Considérant que le contrat de franchise ne comportait aucune élection de domicile ; que la lettre de dénonciation a donc été valablement adressée au domicile personnel de Monsieur Bouchayer ; qu'elle l'a été en temps utile, que le contrat de franchise a cessé, en conséquence, de lier les parties à compter du 21 avril 1987 ; que c'est donc sans droit ni titre que Monsieur Bouchayer a continué à utiliser pendant plusieurs mois la marque Hestia ;

Considérant que la société Pluri Publi qui réclame 200 000 F de dommages et intérêts ne fournit pas de justifications sérieuses à l'appui de sa demande ;

Qu'il n'appartient pas à la Cour de suppléer sa carence en désignant un expert d'autant qu'il serait désormais trop tard pour réunir des éléments d'une suffisante pertinence ;

Considérant que la société Pluri Publi a ouvert un nouveau bureau dès octobre 1987 ; que Monsieur Bouchayer a continué à remplir à son égard les obligations découlant du contrat initial qu'il estimait à tort irrégulièrement résilié et donc reconduit ; qu'il n'apparaît pas que la société Pluri Publi ait refusé de recevoir les redevances dues à ce titre ;

Qu'elle a certes été privée du profit direct que Monsieur Bouchayer a pu tirer de la poursuite d'activité ; qu'elle a pris à l'inverse peu à peu la clientèle de son ancien franchisé ; que le préjudice est faible et ne justifie pas plus que 100 000 F de dommages et intérêts ;

Sur les demandes de l'intimé, appelant incident

Considérant que Monsieur Bouchayer, qui a continué à exploiter sans droit ni titre la marque Hestia, ne peut reprocher à la société Pluri Publi la diminution de son chiffre d'affaires résultant de la création par le franchiseur d'un bureau concurrent à proximité du siège de son entreprise ;

Considérant que Monsieur Bouchayer avait acquis cependant son fonds de commerce de Monsieur Layral premier franchisé, que ce fonds de commerce conservait toute sa valeur dès lors que la société Pluri Publi s'était engagée à ne pas faire obstacle à sa cession ; que la raison de la rupture du contrat de franchise résidait en effet non pas dans des fautes de Monsieur Bouchayer mais dans son refus d'accepter un nouveau contrat modifiant les conditions de la franchise ainsi que cela résulte d'une lettre de la société Pluri Publi à Monsieur Bouchayer du 10 mars 1987 ;

Que la société Pluri Publi avait bien réalisé la précarité de sa position puisque, dans sa lettre du 16 octobre, elle s'engageait à donner à Monsieur Bouchayer la possibilité de revendre sa franchise afin de ne pas le spolier de son investissement, reconnaissant ainsi à la fois la réalité et la rentabilité de cet investissement ; que par lettre en date du 13 janvier 1987, la société Pluri Publi avait même proposé d'agréer Madame Bouchayer, à condition que celle-ci accepte le nouveau contrat et avait précisé qu'elle autorisait en cas de désaccord, son ancien franchisé a céder à un tiers son fonds de commerce de Grenoble.

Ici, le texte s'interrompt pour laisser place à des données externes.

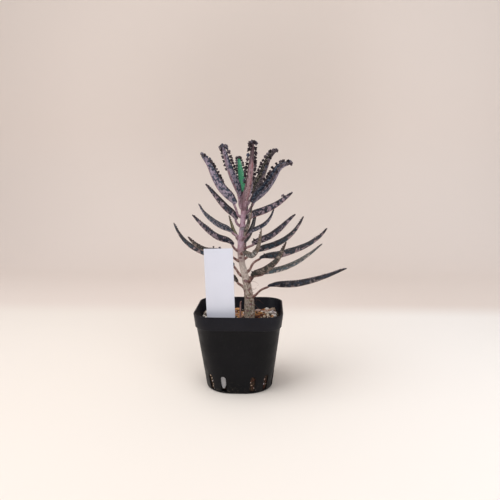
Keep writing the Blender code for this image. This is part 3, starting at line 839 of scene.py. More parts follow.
def grit_look(tree):
    vector = object_place(tree)
    kind = ramp(
        tree, attribute(tree, "tone"), (0.0, (52, 38, 30)), (0.4, (96, 74, 58)), (0.62, (150, 128, 104)),
        (0.8, (212, 202, 188)), (1.0, (96, 92, 96)),
    )
    return {"Base Color": kind, "Normal": bumped(tree, clouds(tree, vector, 2500, 3), 0.2 * MM, 0.7)}


bark = finish("bark", bark_look, roughness=0.85, specular=0.3)
pumice = finish("pumice", pumice_look, roughness=0.9, specular=0.3)
grit = finish("grit", grit_look, roughness=0.85, specular=0.3)
piece("bark_flakes", scatter(flakes, bark_copies), bark, "bark_chip", flat=True)
piece("pumice_bits", scatter(pebbles, pumice_copies), pumice, "pumice")
piece("grit_bits", scatter(crumbs, grit_copies), grit, "soil", flat=True)


# %% [markdown]
# ## The larger stones
# Each larger stone and chip is a solid of its own in the frame, with a few faces. A copy of it is
# merged and subdivided, and its corners are worn: pumice is rounded and pitted, bark is ragged
# along its grain.

# %% Stones
def worn_stone(node_name, cuts, rough, softness, seed):
    """A finer copy of a plain stone, rounded and roughened where it lies."""
    bm = bmesh.new()
    bm.from_mesh(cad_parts[node_name].data)
    bmesh.ops.remove_doubles(bm, verts=bm.verts, dist=0.01 * MM)
    bmesh.ops.subdivide_edges(bm, edges=bm.edges[:], cuts=cuts, use_grid_fill=True, smooth=softness)
    bmesh.ops.triangulate(bm, faces=bm.faces[:])
    bmesh.ops.recalc_face_normals(bm, faces=bm.faces)
    tone_layer = bm.verts.layers.float.new("tone")
    bm.normal_update()
    moves = [(vert, vert.normal.copy(), vert.co * 700 + UP * seed) for vert in bm.verts]
    for vert, normal, spot in moves:
        vert.co += normal * noise.fractal(spot, 1.0, 2.0, 3) * rough
        vert[tone_layer] = random.Random(seed).random()
    return bm


def nodes_named(start):
    """The names of the solids that start with a word, in order."""
    return sorted(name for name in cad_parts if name.startswith(start))


CHIP_SEEDS = 20  # where the chips' seeds start
print("larger pieces:", len(nodes_named("pumice")) + len(nodes_named("bark")))
for number, node_name in enumerate(nodes_named("pumice")):
    stone = worn_stone(node_name, cuts=3, rough=0.35 * MM, softness=0.4, seed=number)
    piece(f"stone_{number + 1:02d}", stone, pumice, "pumice", node_name)
for number, node_name in enumerate(nodes_named("bark")):
    chip = worn_stone(node_name, cuts=4, rough=0.45 * MM, softness=0.1, seed=number + CHIP_SEEDS)
    piece(f"chip_{number + 1:02d}", chip, bark, "bark_chip", node_name)

# %% [markdown]
# ## The plant label
# The label is a strip of stiff white plastic, cut to a point at the foot so that it pushes into the
# mix. It starts as a flat outline whose corners are cut round, is extruded to its thickness, and has
# its edges broken by a small bevel. It leans a little towards the viewer. A stretched cube with a
# bevel would be quicker, but it couldn't have the point.

# %% Label plate
LABEL_LENGTH = 145.8 * MM
LABEL_POINT = 34 * MM
LABEL_THICK = 0.8 * MM
LABEL_TIP = 1 * MM
LABEL_LEAN = 3.5
LABEL_TILT = 1.4
half = LABEL_WIDTH / 2
outline = [
    (-LABEL_TIP, 0), (LABEL_TIP, 0), (half, LABEL_POINT), (half, LABEL_LENGTH),
    (-half, LABEL_LENGTH), (-half, LABEL_POINT),
]
label_mesh = bmesh.new()
label_mesh.faces.new([label_mesh.verts.new((x, -LABEL_THICK / 2, z)) for x, z in outline])
bmesh.ops.bevel(
    label_mesh, geom=label_mesh.verts[:], offset=0.5 * MM, segments=4, profile=0.5,
    affect="VERTICES", material=-1,
)
drawn_out(label_mesh, (0, LABEL_THICK, 0))
rims = [edge for edge in label_mesh.edges if edge.calc_face_angle(0) > math.radians(60)]
bmesh.ops.bevel(
    label_mesh, geom=rims, offset=0.12 * MM, segments=2, profile=0.5, affect="EDGES", material=-1,
)
lean = Matrix.Rotation(math.radians(LABEL_LEAN), 4, "X")
tilt = Matrix.Rotation(math.radians(-LABEL_TILT), 4, "Y")
stood = Matrix.Translation(LABEL_FOOT) @ lean @ tilt
bmesh.ops.transform(label_mesh, matrix=stood, verts=label_mesh.verts)


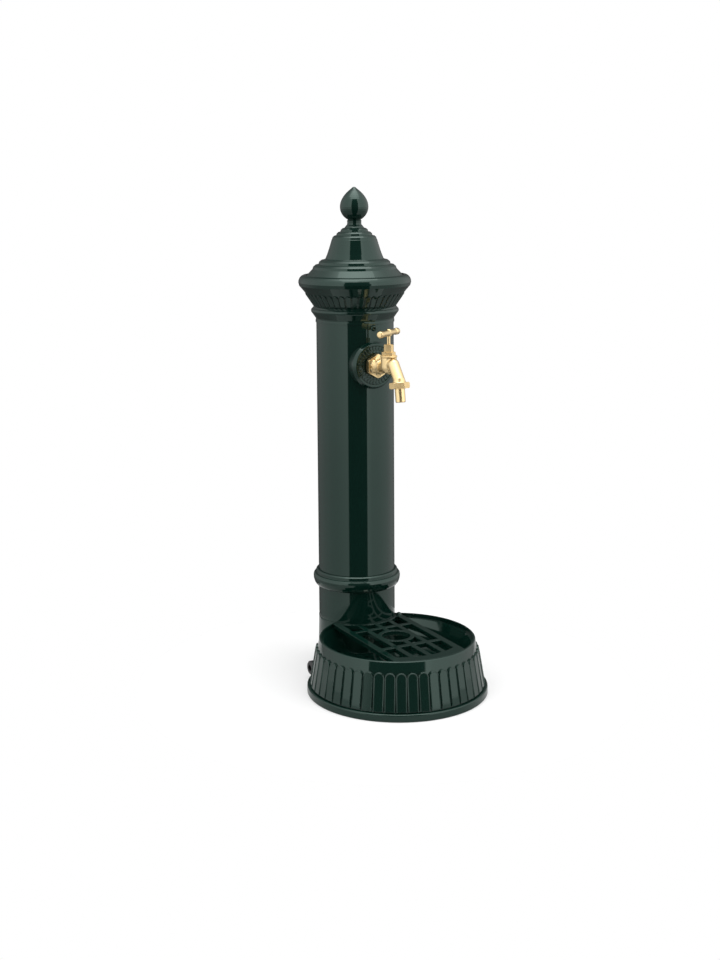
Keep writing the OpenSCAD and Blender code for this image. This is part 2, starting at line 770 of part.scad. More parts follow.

Considérant qu'en ouvrant un bureau concurrent à proximité immédiate de celui de Monsieur Bouchayer, sans attendre le résultat qui n'était pas évident de procédures judiciaires et en s'efforçant de capturer la clientèle par une campagne de publicité, la société Pluri Publi a vidé de toute sa valeur le fonds de commerce de Monsieur Bouchayer et profité gratuitement des efforts de ce dernier; qu'elle n'a pas respecté ainsi la promesse qu'elle avait faite et doit réparation de sa faute ;

Considérant que le prix d'acquisition du fonds de commerce par Monsieur Bouchayer en 1984 était de 80 000 F ; que la valeur en a été sensiblement augmentée entre 1984 et 1987 ; qu'il convient à l'inverse de relever que Monsieur Bouchayer a quelque peu participé à la disparition du fonds en préférant son maintien en définitive irrégulier à une cession salvatrice et de chiffrer à 100 000 F le préjudice qu'il a subi ;

Considérant qu'eu égard aux circonstances et à la solution du litige, il n'y a pas lieu de prononcer de condamnation au titre de l'article 700 du nouveau Code de procédure civile et qu'il y a lieu de partager les dépens ;

Par ces motifs Constate que la Cour n'est plus saisie que de demandes de dommages et intérêts, Dit n'y avoir lieu à expertise, Dit que Gilles Bouchayer doit 100 000 F de dommages et intérêts à la société Pluri Publi, Constate l'extinction par compensation de ces deux obligations, Déboute les parties de toutes leurs demandes contraires ou complémentaires, Dit n'y avoir lieu à prononcer de condamnation en application de l'article 700 du nouveau Code de procédure civile en ce qui concerne les frais irrépétibles engagés en cause d'appel, Confirme le jugement déféré en ce qui concerne qu'il a condamné Gilles Bouchayer aux dépens de première instance. Laisse à chacune des parties la charge des dépens engagés par elle en cause d'appel.